Today there are three species of zebra. All are confined to Africa and belong to the genus Equus, along with all other living horses. These are:
Plains zebra (Equus quagga)
Much the most common zebra and the one seen by most safari-goers, often alongside other grazers such as blue wildebeest. Ranges from Kenya to South Africa and occurs in six subspecies, all of which have stripes that wrap around the belly and become broader towards the rump. Of these subspecies, the Grant’s zebra is found in the Serengeti-Mara Ecosystem; Burchell’s and Chapman’s inhabit southern Africa; and Crawshay’s occur in Malawi and Zambia.
Mountain zebra (Equus zebra)
Confined to southwest Africa and distinguished from plains zebra by narrower striping on the flanks, a white belly and prominent dewlap. There are two races, both very localised: Hartmann’s mountain zebra, the larger, occurs in central and southern Namibia; Cape mountain zebra ― once close to extinction ― in South Africa’s Cape. Hardy animals of rugged terrain, they supplement poor grazing with browsing.

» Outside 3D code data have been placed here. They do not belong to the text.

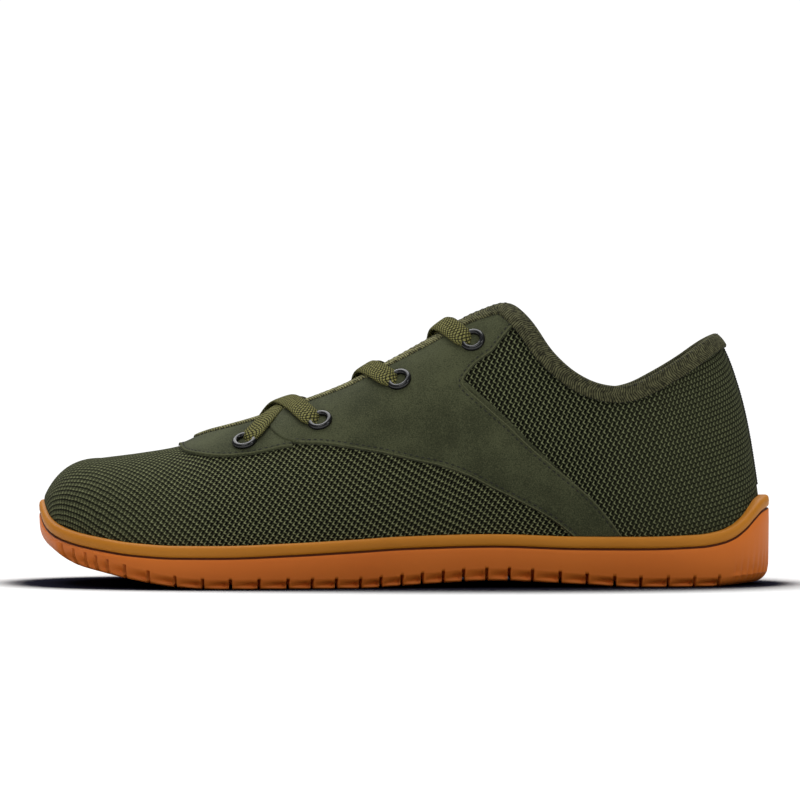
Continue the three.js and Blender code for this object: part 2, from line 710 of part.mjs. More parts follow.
const eyelets = eyeletPlaces();
const pierce = (body, side) =>
  eyelets.filter((place) => !side || place.side === side).reduce((rest, place) => rest.subtract(eyeletHole(place)), body);

addPiece("outsole", "rubber", makeOutsole());
addPiece("upper", "knit", pierce(makeUpper()));
addPiece("insole", "lining", makeInsole());
addPiece("tongue", "knit", makeTongue());
addPiece("toe_eyestay", "suede", pierce(makeEyestay()));
addPiece("side_panel_outer", "suede", pierce(makePanel(-1)));
addPiece("side_panel_inner", "suede", pierce(makePanel(1)));
addPiece("collar_binding", "tape", makeBinding());
for (const place of eyelets) addPiece(place.name, "metal", makeEyelet(place));
for (let row = 0; row < eyeletRows.length - 1; row++) addPiece(`lace_crossing_${row + 1}`, "lace", makeCrossing(row));

// The origin is under the middle of the shoe's box
const box = new THREE.Box3().setFromObject(shoe);
shoe.position.set(-(box.min.x + box.max.x) / 2, -(box.min.y + box.max.y) / 2, -box.min.z);

export default shoe;
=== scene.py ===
# %% [markdown]
# # A barefoot shoe
# A low knitted trainer on a flat rubber cup sole, seen from its outer side.
# Every form here comes from the same foot form that the CAD model uses, so each piece lies
# where its solid lies. Lengths in the tables are millimetres and become metres at the end.

# %% Open the frame
import math

import bmesh
import bpy
import numpy as np
from mathutils import Matrix, Vector
from mathutils.bvhtree import BVHTree
from mathutils.kdtree import KDTree


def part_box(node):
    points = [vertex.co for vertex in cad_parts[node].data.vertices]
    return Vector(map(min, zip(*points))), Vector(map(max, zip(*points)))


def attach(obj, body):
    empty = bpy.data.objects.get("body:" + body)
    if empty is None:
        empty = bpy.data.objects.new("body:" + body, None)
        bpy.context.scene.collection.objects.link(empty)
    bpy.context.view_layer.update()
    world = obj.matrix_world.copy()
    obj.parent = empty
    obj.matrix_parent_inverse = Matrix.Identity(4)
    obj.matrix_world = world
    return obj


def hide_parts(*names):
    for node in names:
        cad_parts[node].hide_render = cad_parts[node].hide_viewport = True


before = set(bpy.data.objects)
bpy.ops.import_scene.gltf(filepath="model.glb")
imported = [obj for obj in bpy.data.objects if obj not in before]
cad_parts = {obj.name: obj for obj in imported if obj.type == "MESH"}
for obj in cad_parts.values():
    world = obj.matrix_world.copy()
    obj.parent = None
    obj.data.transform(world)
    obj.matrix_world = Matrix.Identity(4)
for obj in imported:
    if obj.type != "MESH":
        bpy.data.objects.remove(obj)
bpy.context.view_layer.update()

# %% [markdown]
# ## The camera
# A product photograph of a shoe is taken from far away with a long lens, level with the shoe, so
# that the sole stays straight. The camera comes first because every later choice is judged in it.

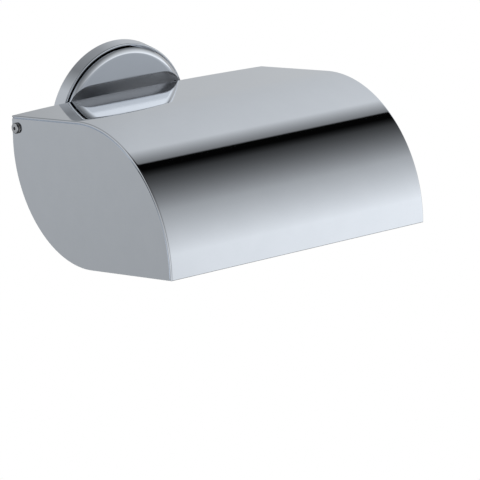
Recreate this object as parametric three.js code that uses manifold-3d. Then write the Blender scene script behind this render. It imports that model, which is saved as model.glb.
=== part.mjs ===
// Wall-mounted toilet paper holder with a hinged, curved cover.
//
// Millimetres, +Z up. The origin is the centre of the wall plate's back face, which
// lies on the wall (the plane y = 0). +X runs along the cover's width, and -Y points
// out of the wall towards the user. The cover hangs on a hinge bar close behind its
// rear edge. The roll slides onto a bent bar, from its free end on the +X side.

import * as THREE from "three";
import { mergeVertices } from "three/addons/utils/BufferGeometryUtils.js";
import Module from "manifold-3d";

const wasm = await Module();
wasm.setup();

// ---------- driving dimensions ----------

const GAP = 0.3; // clearance between pieces that touch
const ROUND_SEGMENTS = 56;
const SMALL_SEGMENTS = 24;

// Cover. Its outline is drawn in its own plane: u runs forward from the rear top edge
// along the flat top, and v runs up, square to the top.
const COVER_WIDTH = 130;
const COVER_TILT = THREE.MathUtils.degToRad(9.3); // the flat top rises to the front
const COVER_REAR_Y = -17.0;
const COVER_REAR_Z = 15.1;
const SHEET = 1.2;
const CHEEK = 1.5;
const TOP_FLAT = 43.9;
const FRONT_RADIUS = 52.8;
const FRONT_SWEEP = THREE.MathUtils.degToRad(97.8);
const BOTTOM_FLAT = 52.0;
const REAR_RADIUS = 45.3;
const REAR_SWEEP = THREE.MathUtils.degToRad(97.0);
const REAR_BOW = 6.5; // how far the rear edge bows back at the middle

// Hinge, in the cover's plane.
const PIVOT_U = 2.7;
const PIVOT_V = -5.0;
const HINGE_BAR_RADIUS = 3.0;
const HINGE_BAR_HALF = 62.3;
const SCREW_HEAD_RADIUS = 2.2;
const SCREW_HEAD_HEIGHT = 0.9;
const SCREW_SOCKET_RADIUS = 0.8;
const SCREW_SOCKET_DEPTH = 0.6;
const SCREW_SHANK_RADIUS = 1.2;
const SCREW_LENGTH = 8;
const BUSH_RADIUS = 1.95;
const BUSH_FLANGE_RADIUS = 3.3;
const BUSH_FLANGE = 0.6;

// Flange on the wall.
const PLATE_RADIUS = 25.5;
const PLATE = 2.0;
const PLATE_SLOT_X = 17;
const PLATE_SLOT_RADIUS = 2.4;
const PLATE_SLOT_TRAVEL = 4;
const SPIGOT_RADIUS = 6.0;
const SPIGOT_END = -8.2;
const RING_RADIUS = 33.0;
const RING_FRONT = 32.5; // the ring tapers to this radius
const RING_INNER = 31.5;
const RING_DEPTH = 6.0;
const RING_LIP = 1.2;
const RING_EDGE = 0.4;
const BODY_RADIUS = 31.0;
const SHOULDER_WIDTH = 2.7;
const SHOULDER_ROUND = 4.7; // radius of the arc across that width
const BODY_FACE = 8.2; // the face's height over the wall at its rim
const BODY_CROWN = 0.3; // how much higher the face is at its middle
const CHANNEL_FLOOR = 3.5;
const CHANNEL_HALF_HEIGHT = 18.0;
const CHANNEL_CORNER = 11.5; // radius of the corners where it runs out through the side
const CHANNEL_CORNER_X = 18.5; // where the corners' arcs are centred

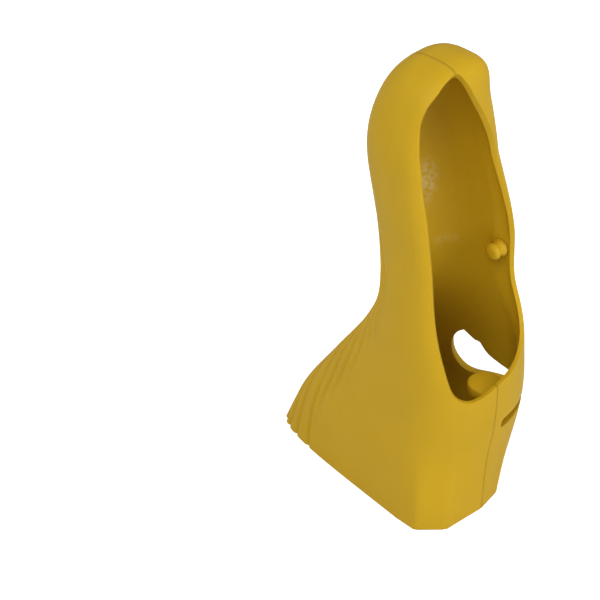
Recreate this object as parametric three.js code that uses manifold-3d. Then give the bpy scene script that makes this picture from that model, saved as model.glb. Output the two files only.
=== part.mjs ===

Grevy’s zebra (Equus grevyi)
The largest zebra, weighing up to 450kg, and the rarest ― its remaining population of no more than 3000 is largely confined to arid northern and central Kenya. Distinguished from the plains zebra by its round ‘Mickey Mouse’ ears and narrow pinstriped pattern, the stripes become finer towards the rump.
Why the stripes?
The scientific jury is still out. The traditional explanation was that stripes provided camouflage in the long grass, but other animals that use them for this reason are generally more solitary. Besides, zebra can look very conspicuous against a lush, green meadow. More intriguing is the ‘motion dazzle’ theory, which holds that the confusion of black and white baffles a predator trying to select a target from the herd. Other theories suggest that the differing of patterns between individuals is an aid to recognition, and even that the stripes act as a deterrent to flies. Most recently, scientists have explored the idea that they help in thermoregulation, allowing the animals to withstand intense solar radiation. Whatever the truth, this animal certainly gets 10 out of 10 for style.
Zebras live in small family groups comprising a stallion with a harem of mares and their foals. Young males also form bachelor herds. The females in a group observe a strict hierarchy: they are led by the dominant mare, with others following in single file, according to rank, each with her foal behind her. The stallion usually brings up the rear but may take the lead in risky situations. Group members maintain strong bonds, reinforced by mutual grooming. They communicate constantly, deploying a subtle body language of head, ears and tail, and making a variety of calls, including a far-carrying, hiccuping kwa-ha-ha. Group members look out for one another: if one becomes separated from the others, they will search for it.